The budget, however, was almost exhausted.
Development phase
During the development phase, everything that will be needed to implement the
project is arranged. Potential suppliers or subcontractors are brought in, a schedule
is made, materials and tools are ordered, instructions are given to the personnel
and so forth. The development phase is complete when implementation is ready to
start. All matters must be clear for the parties that will carry out the
implementation.
In some projects, particularly smaller ones, a formal development phase is
probably not necessary. The important point is that it must be clear what must be
done in the implementation phase, by whom and when.
Implementation phase
The project takes shape during the implementation phase. This phase involves the
construction of the actual project result. Programmers are occupied with encoding,
designers are involved in developing graphic material, contractors are building, the
actual reorganisation takes place. It is during this phase that the project becomes
visible to outsiders, to whom it may appear that the project has just begun. The

implementation phase is the ‘doing’ phase, and it is important to maintain the
momentum.
In one project, it had escaped the project team’s attention that one of the most
important team members was expecting to become a father at any moment and
would thereafter be completely unavailable for about a month. When the time
came, an external specialist was brought in to take over his work, in order to keep
the team from grinding to a halt. Although the team was able to proceed, the
external expertise put a considerable dent in the budget.
At the end of the implementation phase, the result is evaluated according to the list
of requirements that was created in the definition phase. It is also evaluated
according to the designs. For example, tests may be conducted to determine
whether the web application does indeed support Explorer 5 and Firefox 1.0 and
higher. It may be determined whether the trim on the building has been made
according to the agreement, or whether the materials that were used were indeed
those that had been specified in the definition phase. This phase is complete when
all of the requirements have been met and when the result corresponds to the
design.
Those who are involved in a project should keep in mind that it is hardly ever
possible to achieve a project result that precisely meets all of the requirements that
were originally specified in the definition phase. Unexpected events or advancing
insight sometimes require a project team to deviate from the original list of
requirements or other design documents during the implementation of the project.
This is a potential source of conflict, particularly if an external customer has
ordered the project result. In such cases, the customer can appeal to the
agreements that were made during the definition phase.
As a rule, the requirements cannot be changed after the end of the definition
phase. This also applies to designs: the design may not be changed after the
design phase has been completed. Should this nonetheless be necessary (which
does sometimes occur), the project leader should ensure that the changes are
discussed with those involved (particularly the decision-makers or customers) as
soon as possible. It is also important that the changes that have been chosen are
well documented, in order to prevent later misunderstandings. More information
about the documentation of the project follows later in this handbook.
Follow-up phase
Although it is extremely important, the follow-up phase is often neglected. During
this phase, everything is arranged that is necessary to bring the project to a
successful completion. Examples of activities in the follow-up phase include writing
handbooks, providing instruction and training for users, setting up a help desk,
maintaining the result, evaluating the project itself, writing the project report,
holding a party to celebrate the result that has been achieved, transferring to the
directors and dismantling the project team.
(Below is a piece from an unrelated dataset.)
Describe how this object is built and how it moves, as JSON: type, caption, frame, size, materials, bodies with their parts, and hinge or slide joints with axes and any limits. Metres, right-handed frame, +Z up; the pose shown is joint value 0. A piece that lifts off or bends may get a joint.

The central question in the follow-up phase concerns when and where the
project ends. Project leaders often joke among themselves that the first ninety per
cent of a project proceeds quickly and that the final ten per cent can take years.
The boundaries of the project should be considered in the beginning of a project, so
that the project can be closed in the follow-up phase, once it has reached these
boundaries.
It is sometimes unclear for those concerned whether the project result is to be
a prototype or a working product. This is particularly common in innovative
projects in which the outcome is not certain. Customers may expect to receive a
product, while the project team assumes that it is building a prototype. Such
situations are particularly likely to manifest themselves in the follow-up phase.
Consider the case of a software project to test a very new concept.
There was some anxiety concerning whether any results would be produced at all.
The project eventually produced good results. The team delivered a piece of
software that worked well, at least within the testing context. The customer, who
did not know much about IT, thought that he had received a working product. After
all, it had worked on his office computer. The software did indeed work, but when it
was installed on the computers of fifty employees, the prototype began to have
problems, and it was sometimes instable.
Although the programmers would have been able to repair the software, they
had no time, as they were already involved in the next project. Furthermore, they
had no interest in patching up something that they considered a trial piece. Several
months later, when Microsoft released its Service Pack 2 for Windows, the software
completely stopped functioning. The customer was angry that the ‘product’ once
again did not work. Because the customer was important, the project leader tried
to persuade the programmers to make a few repairs. The programmers were
resistant, however, as repairing the bugs would cause too much disruption in their
new project. Furthermore, they perceived the software as a prototype. Making it
suitable for large-scale use would require changing the entire architectural
structure. They wondered if the stream of complaints from the customer would
ever stop.
The motto, ‘Think before you act’ is at the heart of the six-phase model. Each
phase has its own work package. Each work package has its own aspects that
should be the focus of concentration. It is therefore unnecessary to continue
discussing what is to be made during the implementation phase. If all has gone
well, this was already determined in the definition phase and the design phase. For
a more detailed description of the six-phase model and the task packets for each
phase, see Wijnen (2004) and Kor (2002).